We reported in our February issue and on this blog about the illegal trapping and killing of hawks and falcons by pigeon fanciers in California, Oregon, and other states. Now comes word that gamekeepers in Britain have been doing the same thing. Three were convicted of using live-baited traps to catch Sparrowhawks, Goshawks, and other protected birds of prey on an estate in North Yorkshire. The keepers, as crass as the pigeon fanciers are demented, wanted to keep the raptors from attacking the grouse and partridges that the estate's shotgun-toting, sport-minded patrons like to blast out of the sky.
An investigator from the Royal Society for the Protection of Birds denounced the trapping. "This is a disgraceful practice and is a huge problem across the whole of upland Britain. There are large areas of the country where very rare and charismatic birds are either absent or in very low numbers because of illegal trapping, shooting and poisoning." (Read the news from the RSPB.)
Also, on this side of the Atlantic, the Interior Department announced a proposal to remove Brown Pelicans from the national endangered species list. The delisting would include the California Brown Pelican -- the western subspecies that breeds from the Channel Islands to the Mexican mainland -- as well as subspecies along the Gulf Coast, the Caribbean, and Central and South America. The Atlantic Coast population was removed from the list in 1985.

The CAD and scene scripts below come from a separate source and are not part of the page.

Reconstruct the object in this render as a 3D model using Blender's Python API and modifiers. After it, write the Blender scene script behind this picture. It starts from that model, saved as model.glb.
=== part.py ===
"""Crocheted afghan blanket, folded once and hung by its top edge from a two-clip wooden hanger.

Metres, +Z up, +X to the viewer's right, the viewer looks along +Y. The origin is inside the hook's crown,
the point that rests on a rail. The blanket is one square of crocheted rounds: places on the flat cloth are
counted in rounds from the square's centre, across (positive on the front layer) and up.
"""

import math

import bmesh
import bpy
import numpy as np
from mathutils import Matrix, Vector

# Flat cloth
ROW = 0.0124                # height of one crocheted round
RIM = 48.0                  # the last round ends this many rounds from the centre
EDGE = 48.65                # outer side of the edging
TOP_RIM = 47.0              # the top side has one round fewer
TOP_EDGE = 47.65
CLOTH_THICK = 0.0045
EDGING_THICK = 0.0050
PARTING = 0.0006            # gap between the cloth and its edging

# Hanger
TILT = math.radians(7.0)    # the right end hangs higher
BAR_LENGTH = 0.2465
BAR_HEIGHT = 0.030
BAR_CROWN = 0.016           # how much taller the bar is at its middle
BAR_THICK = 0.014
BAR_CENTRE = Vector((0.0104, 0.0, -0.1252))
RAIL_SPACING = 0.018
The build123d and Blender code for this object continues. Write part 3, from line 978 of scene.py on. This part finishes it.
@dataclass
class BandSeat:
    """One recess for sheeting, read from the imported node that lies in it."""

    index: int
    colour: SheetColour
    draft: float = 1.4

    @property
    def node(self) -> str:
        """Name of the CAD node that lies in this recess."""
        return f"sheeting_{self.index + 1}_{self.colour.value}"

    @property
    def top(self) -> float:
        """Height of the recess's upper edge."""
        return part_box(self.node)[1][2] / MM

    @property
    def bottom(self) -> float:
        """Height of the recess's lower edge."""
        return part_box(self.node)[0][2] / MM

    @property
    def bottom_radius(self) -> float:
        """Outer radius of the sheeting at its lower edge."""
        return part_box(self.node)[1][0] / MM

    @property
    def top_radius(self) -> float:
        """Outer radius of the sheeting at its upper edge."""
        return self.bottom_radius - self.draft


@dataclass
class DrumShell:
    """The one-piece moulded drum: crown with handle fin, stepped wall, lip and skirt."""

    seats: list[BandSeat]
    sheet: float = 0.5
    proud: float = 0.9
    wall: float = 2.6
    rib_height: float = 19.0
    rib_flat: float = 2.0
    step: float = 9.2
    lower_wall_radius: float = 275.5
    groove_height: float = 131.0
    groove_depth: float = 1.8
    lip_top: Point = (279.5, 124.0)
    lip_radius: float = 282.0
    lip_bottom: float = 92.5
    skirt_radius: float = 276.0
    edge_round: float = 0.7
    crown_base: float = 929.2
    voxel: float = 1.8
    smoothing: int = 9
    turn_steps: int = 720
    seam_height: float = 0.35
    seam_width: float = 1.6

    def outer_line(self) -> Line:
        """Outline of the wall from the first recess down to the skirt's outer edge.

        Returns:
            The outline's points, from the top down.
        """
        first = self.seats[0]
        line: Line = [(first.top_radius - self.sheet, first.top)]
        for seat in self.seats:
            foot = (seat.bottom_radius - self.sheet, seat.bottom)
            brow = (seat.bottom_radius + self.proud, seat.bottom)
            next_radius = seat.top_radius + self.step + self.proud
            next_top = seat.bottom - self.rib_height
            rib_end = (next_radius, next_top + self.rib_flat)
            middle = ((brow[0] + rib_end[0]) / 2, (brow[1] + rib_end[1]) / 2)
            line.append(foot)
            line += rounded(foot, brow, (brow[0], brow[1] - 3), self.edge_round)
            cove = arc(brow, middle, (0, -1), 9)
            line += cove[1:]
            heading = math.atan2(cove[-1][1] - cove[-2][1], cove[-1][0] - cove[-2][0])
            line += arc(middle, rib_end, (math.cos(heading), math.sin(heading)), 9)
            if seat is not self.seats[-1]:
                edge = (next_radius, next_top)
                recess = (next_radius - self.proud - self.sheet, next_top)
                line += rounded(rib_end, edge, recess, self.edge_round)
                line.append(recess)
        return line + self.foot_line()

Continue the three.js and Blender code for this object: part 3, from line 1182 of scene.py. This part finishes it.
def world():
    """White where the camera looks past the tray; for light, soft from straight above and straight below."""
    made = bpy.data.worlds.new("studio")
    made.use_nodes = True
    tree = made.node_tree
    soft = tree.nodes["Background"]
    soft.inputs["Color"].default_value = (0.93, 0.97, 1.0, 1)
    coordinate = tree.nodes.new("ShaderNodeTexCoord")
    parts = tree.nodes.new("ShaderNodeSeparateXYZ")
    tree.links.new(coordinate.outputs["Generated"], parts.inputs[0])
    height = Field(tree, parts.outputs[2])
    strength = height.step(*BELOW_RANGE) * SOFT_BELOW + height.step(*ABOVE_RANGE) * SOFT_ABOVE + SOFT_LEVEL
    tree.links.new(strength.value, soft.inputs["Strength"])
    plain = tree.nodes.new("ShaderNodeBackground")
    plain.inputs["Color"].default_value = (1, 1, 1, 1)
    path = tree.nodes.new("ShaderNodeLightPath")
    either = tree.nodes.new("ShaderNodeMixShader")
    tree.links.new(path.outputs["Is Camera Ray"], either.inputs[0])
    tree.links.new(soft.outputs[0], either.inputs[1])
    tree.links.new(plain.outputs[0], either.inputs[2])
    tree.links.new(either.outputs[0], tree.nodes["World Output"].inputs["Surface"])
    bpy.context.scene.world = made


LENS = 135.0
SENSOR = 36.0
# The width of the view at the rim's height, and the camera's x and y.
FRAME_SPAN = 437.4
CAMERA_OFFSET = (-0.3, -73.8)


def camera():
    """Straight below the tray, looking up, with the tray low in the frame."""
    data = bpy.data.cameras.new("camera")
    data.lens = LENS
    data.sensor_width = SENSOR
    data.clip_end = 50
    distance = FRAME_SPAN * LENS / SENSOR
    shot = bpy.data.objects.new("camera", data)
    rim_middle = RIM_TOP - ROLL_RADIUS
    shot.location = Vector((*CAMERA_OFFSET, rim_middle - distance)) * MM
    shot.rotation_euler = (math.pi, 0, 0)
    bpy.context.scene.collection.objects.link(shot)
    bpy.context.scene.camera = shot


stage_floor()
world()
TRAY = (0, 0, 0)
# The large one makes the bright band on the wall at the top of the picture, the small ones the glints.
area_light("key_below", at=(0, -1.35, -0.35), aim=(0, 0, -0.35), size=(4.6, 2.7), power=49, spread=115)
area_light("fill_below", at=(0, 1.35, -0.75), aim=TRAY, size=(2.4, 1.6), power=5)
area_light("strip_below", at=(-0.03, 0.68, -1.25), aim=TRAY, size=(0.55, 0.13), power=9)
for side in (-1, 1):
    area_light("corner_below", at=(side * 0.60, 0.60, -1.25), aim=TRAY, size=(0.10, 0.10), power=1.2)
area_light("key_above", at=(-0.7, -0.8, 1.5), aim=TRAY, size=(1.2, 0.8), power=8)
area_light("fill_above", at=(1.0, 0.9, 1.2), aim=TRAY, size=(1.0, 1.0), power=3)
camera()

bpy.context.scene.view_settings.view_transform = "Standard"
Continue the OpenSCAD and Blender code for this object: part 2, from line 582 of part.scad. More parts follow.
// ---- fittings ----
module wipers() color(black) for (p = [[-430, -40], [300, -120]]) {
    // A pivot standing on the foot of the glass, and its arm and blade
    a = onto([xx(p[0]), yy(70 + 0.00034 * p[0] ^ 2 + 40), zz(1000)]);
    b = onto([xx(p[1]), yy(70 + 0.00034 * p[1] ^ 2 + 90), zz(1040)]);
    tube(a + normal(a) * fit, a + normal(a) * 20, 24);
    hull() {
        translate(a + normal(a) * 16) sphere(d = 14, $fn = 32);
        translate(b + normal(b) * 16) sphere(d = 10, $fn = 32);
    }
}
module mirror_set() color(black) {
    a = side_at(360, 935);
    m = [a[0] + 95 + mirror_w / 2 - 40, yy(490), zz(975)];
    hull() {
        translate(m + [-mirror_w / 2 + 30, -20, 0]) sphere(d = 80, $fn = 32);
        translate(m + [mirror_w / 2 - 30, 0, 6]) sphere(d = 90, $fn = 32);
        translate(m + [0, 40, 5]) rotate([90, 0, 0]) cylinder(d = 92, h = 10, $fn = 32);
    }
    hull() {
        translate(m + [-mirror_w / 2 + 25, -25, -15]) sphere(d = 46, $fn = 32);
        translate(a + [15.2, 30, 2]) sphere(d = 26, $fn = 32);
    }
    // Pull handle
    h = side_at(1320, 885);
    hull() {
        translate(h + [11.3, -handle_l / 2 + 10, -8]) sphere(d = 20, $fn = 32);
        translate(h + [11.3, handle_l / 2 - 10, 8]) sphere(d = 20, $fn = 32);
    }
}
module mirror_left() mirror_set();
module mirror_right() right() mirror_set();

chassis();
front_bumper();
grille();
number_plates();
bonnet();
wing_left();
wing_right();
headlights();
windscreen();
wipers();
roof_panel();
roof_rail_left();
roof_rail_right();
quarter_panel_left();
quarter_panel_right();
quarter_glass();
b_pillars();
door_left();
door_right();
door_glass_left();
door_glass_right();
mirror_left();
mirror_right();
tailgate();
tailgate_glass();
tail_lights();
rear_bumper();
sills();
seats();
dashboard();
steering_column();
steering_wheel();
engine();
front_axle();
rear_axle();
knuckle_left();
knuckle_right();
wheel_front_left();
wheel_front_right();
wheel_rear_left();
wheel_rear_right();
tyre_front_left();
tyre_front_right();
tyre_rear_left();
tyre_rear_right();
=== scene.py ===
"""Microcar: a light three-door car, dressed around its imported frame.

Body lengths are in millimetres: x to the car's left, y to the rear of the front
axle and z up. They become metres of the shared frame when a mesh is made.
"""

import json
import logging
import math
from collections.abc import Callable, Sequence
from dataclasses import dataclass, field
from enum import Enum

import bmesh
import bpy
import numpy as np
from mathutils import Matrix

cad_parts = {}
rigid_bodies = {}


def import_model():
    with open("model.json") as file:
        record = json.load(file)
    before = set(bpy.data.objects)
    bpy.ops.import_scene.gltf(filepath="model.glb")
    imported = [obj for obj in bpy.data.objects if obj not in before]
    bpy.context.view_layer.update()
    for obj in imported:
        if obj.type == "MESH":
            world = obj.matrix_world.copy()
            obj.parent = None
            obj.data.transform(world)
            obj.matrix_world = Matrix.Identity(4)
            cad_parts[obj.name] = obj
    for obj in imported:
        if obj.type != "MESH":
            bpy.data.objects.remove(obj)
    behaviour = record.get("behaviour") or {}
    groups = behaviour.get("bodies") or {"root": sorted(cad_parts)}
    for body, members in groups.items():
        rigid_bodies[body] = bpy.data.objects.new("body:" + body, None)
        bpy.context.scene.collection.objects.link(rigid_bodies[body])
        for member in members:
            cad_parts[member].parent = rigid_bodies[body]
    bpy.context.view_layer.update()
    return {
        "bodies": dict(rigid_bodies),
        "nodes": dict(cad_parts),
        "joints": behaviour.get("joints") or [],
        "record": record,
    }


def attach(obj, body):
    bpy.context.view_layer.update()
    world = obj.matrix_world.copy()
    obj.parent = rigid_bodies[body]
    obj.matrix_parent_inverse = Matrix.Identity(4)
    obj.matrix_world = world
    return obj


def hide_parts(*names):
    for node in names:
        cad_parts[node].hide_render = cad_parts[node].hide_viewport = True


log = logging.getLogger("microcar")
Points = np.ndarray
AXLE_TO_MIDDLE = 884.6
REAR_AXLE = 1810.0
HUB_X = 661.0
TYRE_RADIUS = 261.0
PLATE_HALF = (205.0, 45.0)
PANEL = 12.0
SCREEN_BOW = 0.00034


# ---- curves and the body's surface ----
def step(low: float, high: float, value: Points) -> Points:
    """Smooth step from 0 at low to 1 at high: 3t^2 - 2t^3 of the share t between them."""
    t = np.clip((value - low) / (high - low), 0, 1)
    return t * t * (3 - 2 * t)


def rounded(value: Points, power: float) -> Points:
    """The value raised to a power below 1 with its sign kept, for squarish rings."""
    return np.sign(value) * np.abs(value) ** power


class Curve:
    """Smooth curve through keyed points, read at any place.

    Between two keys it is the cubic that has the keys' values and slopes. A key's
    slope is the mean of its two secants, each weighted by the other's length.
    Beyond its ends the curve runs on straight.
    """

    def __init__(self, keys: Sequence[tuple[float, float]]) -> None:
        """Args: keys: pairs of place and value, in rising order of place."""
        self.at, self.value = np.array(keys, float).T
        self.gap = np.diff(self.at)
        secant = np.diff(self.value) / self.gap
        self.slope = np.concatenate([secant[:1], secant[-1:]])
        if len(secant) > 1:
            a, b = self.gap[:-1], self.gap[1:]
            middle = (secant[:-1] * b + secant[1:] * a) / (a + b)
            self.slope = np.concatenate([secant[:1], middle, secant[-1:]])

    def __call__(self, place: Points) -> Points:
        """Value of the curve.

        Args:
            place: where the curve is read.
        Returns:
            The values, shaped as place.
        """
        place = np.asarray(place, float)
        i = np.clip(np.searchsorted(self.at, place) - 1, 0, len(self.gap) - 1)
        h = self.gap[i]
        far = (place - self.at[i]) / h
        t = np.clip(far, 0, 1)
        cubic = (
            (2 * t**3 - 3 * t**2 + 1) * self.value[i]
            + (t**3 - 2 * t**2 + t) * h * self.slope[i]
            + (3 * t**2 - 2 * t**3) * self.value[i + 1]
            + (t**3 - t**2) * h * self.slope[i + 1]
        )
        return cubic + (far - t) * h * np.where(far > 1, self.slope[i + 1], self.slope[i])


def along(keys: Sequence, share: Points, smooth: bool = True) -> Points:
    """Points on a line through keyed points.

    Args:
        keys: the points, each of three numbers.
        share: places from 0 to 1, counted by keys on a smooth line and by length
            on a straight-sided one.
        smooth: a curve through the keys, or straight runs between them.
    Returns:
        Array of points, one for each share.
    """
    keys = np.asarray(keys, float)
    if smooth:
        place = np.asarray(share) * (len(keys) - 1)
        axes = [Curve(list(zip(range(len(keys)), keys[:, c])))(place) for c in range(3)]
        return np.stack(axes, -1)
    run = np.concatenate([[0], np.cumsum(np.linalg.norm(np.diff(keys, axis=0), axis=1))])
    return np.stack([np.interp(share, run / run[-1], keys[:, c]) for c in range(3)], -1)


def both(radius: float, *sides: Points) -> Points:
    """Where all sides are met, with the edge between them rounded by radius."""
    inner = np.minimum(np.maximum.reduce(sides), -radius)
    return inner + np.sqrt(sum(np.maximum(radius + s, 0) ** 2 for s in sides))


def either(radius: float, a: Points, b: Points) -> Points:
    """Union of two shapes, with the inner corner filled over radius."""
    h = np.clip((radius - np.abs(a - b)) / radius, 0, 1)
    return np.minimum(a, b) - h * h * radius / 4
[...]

Scientists say that in southern California, the pelicans' reproductive failure was caused almost entirely by Montrose Chemical, a DDT manufacturer that dumped the pesticide by the ton into sewers that empty off the Palos Verdes Peninsula. As we reported in December, the ocean floor off Palos Verdes remains heavily contaminated to this day, and the chemical continues to affect Bald Eagles, a species recently removed from the list. --C.H.